## INFORMATION SUPPLIED
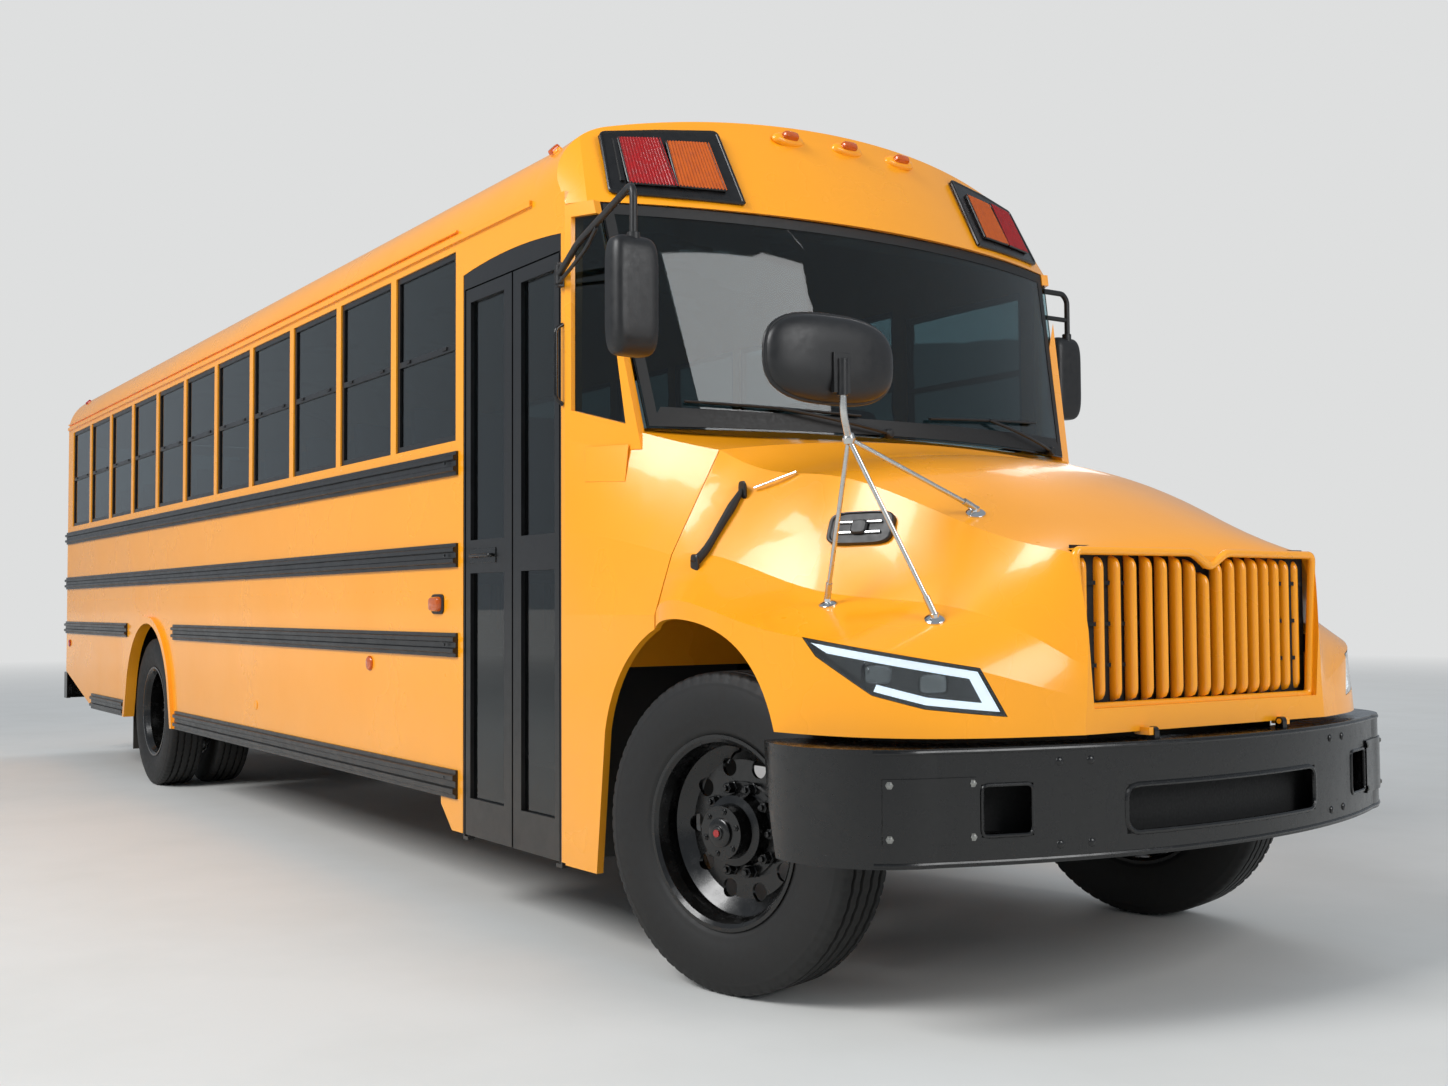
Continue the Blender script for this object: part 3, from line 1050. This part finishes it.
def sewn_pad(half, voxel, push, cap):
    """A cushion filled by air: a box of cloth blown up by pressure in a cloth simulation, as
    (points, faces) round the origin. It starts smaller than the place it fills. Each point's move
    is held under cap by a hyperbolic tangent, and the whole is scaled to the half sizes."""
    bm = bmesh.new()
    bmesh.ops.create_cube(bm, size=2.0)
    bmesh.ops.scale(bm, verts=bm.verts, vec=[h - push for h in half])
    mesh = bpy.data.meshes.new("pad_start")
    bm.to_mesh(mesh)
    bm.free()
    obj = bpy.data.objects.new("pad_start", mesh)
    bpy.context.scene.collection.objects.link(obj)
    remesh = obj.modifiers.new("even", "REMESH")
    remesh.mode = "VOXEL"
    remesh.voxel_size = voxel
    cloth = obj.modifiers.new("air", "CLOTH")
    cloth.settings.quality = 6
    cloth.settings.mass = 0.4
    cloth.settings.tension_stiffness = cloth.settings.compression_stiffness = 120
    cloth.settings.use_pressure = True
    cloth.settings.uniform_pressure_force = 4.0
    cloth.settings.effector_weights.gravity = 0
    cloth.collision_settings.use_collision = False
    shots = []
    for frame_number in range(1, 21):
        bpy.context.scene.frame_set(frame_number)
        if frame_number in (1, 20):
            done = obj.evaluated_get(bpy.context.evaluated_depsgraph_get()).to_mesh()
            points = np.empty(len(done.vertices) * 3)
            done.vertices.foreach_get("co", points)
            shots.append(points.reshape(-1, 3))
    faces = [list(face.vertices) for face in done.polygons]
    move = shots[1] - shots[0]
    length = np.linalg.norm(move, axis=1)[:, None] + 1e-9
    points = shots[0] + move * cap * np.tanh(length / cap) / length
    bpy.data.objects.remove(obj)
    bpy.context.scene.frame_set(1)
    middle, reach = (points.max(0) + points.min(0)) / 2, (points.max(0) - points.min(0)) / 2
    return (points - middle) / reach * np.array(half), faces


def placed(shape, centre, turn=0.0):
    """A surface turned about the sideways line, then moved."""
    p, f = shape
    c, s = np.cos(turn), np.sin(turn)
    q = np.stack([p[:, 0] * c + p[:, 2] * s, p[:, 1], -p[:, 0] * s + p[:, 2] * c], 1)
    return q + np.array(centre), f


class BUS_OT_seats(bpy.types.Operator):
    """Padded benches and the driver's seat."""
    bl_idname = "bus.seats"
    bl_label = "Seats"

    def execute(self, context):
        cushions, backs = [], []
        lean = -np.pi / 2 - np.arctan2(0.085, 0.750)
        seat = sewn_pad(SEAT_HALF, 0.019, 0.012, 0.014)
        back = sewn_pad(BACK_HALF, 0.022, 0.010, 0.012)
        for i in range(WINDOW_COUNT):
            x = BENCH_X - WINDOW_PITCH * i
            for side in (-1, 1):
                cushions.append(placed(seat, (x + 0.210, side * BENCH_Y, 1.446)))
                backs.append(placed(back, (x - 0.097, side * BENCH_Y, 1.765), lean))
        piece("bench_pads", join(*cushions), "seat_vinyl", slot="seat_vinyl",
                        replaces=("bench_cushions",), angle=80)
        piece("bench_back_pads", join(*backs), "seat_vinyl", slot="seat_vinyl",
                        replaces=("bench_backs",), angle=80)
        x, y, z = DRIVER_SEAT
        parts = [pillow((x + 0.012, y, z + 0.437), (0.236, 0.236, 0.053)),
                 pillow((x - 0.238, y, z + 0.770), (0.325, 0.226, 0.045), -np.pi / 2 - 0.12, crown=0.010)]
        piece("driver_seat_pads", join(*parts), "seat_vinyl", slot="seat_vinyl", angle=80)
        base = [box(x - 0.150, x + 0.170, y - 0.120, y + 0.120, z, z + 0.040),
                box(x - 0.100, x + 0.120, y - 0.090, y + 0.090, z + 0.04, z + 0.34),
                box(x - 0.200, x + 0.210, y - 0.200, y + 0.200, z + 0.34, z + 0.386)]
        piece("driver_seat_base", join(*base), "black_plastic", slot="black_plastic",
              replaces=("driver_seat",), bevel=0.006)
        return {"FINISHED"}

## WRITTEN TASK
Restate every line of the data word for word.

## RESULT OF THIS TASK
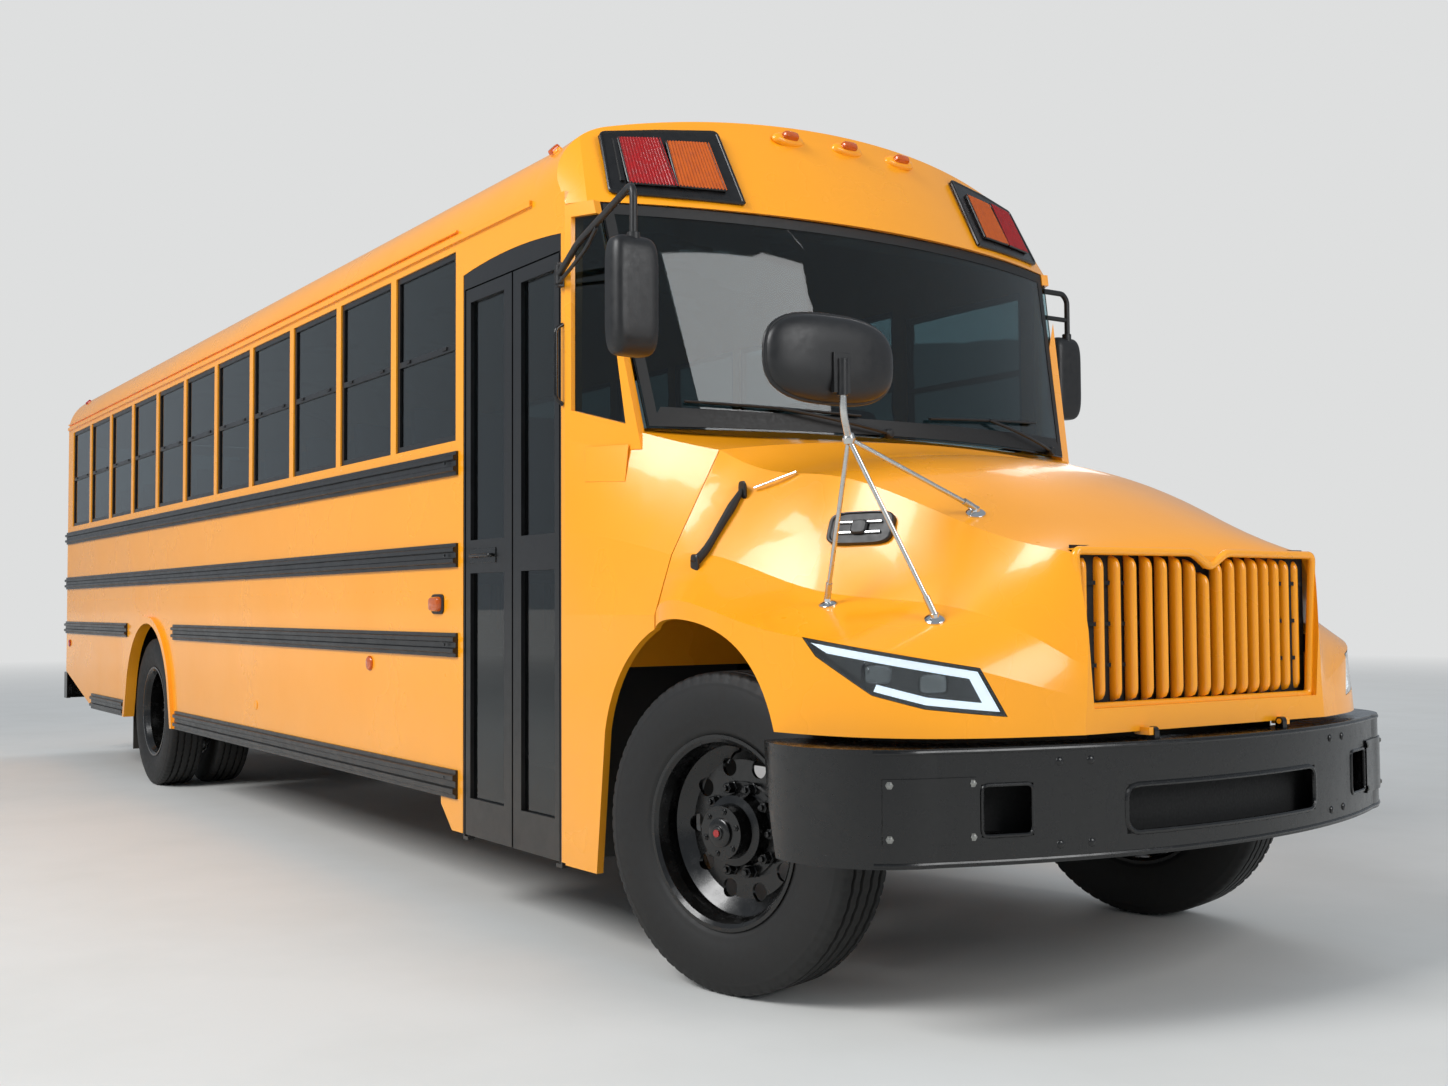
Continue the Blender script for this object: part 3, from line 1050. This part finishes it.
def sewn_pad(half, voxel, push, cap):
    """A cushion filled by air: a box of cloth blown up by pressure in a cloth simulation, as
    (points, faces) round the origin. It starts smaller than the place it fills. Each point's move
    is held under cap by a hyperbolic tangent, and the whole is scaled to the half sizes."""
    bm = bmesh.new()
    bmesh.ops.create_cube(bm, size=2.0)
    bmesh.ops.scale(bm, verts=bm.verts, vec=[h - push for h in half])
    mesh = bpy.data.meshes.new("pad_start")
    bm.to_mesh(mesh)
    bm.free()
    obj = bpy.data.objects.new("pad_start", mesh)
    bpy.context.scene.collection.objects.link(obj)
    remesh = obj.modifiers.new("even", "REMESH")
    remesh.mode = "VOXEL"
    remesh.voxel_size = voxel
    cloth = obj.modifiers.new("air", "CLOTH")
    cloth.settings.quality = 6
    cloth.settings.mass = 0.4
    cloth.settings.tension_stiffness = cloth.settings.compression_stiffness = 120
    cloth.settings.use_pressure = True
    cloth.settings.uniform_pressure_force = 4.0
    cloth.settings.effector_weights.gravity = 0
    cloth.collision_settings.use_collision = False
    shots = []
    for frame_number in range(1, 21):
        bpy.context.scene.frame_set(frame_number)
        if frame_number in (1, 20):
            done = obj.evaluated_get(bpy.context.evaluated_depsgraph_get()).to_mesh()
            points = np.empty(len(done.vertices) * 3)
            done.vertices.foreach_get("co", points)
            shots.append(points.reshape(-1, 3))
    faces = [list(face.vertices) for face in done.polygons]
    move = shots[1] - shots[0]
    length = np.linalg.norm(move, axis=1)[:, None] + 1e-9
    points = shots[0] + move * cap * np.tanh(length / cap) / length
    bpy.data.objects.remove(obj)
    bpy.context.scene.frame_set(1)
    middle, reach = (points.max(0) + points.min(0)) / 2, (points.max(0) - points.min(0)) / 2
    return (points - middle) / reach * np.array(half), faces


def placed(shape, centre, turn=0.0):
    """A surface turned about the sideways line, then moved."""
    p, f = shape
    c, s = np.cos(turn), np.sin(turn)
    q = np.stack([p[:, 0] * c + p[:, 2] * s, p[:, 1], -p[:, 0] * s + p[:, 2] * c], 1)
    return q + np.array(centre), f


class BUS_OT_seats(bpy.types.Operator):
    """Padded benches and the driver's seat."""
    bl_idname = "bus.seats"
    bl_label = "Seats"

    def execute(self, context):
        cushions, backs = [], []
        lean = -np.pi / 2 - np.arctan2(0.085, 0.750)
        seat = sewn_pad(SEAT_HALF, 0.019, 0.012, 0.014)
        back = sewn_pad(BACK_HALF, 0.022, 0.010, 0.012)
        for i in range(WINDOW_COUNT):
            x = BENCH_X - WINDOW_PITCH * i
            for side in (-1, 1):
                cushions.append(placed(seat, (x + 0.210, side * BENCH_Y, 1.446)))
                backs.append(placed(back, (x - 0.097, side * BENCH_Y, 1.765), lean))
        piece("bench_pads", join(*cushions), "seat_vinyl", slot="seat_vinyl",
                        replaces=("bench_cushions",), angle=80)
        piece("bench_back_pads", join(*backs), "seat_vinyl", slot="seat_vinyl",
                        replaces=("bench_backs",), angle=80)
        x, y, z = DRIVER_SEAT
        parts = [pillow((x + 0.012, y, z + 0.437), (0.236, 0.236, 0.053)),
                 pillow((x - 0.238, y, z + 0.770), (0.325, 0.226, 0.045), -np.pi / 2 - 0.12, crown=0.010)]
        piece("driver_seat_pads", join(*parts), "seat_vinyl", slot="seat_vinyl", angle=80)
        base = [box(x - 0.150, x + 0.170, y - 0.120, y + 0.120, z, z + 0.040),
                box(x - 0.100, x + 0.120, y - 0.090, y + 0.090, z + 0.04, z + 0.34),
                box(x - 0.200, x + 0.210, y - 0.200, y + 0.200, z + 0.34, z + 0.386)]
        piece("driver_seat_base", join(*base), "black_plastic", slot="black_plastic",
              replaces=("driver_seat",), bevel=0.006)
        return {"FINISHED"}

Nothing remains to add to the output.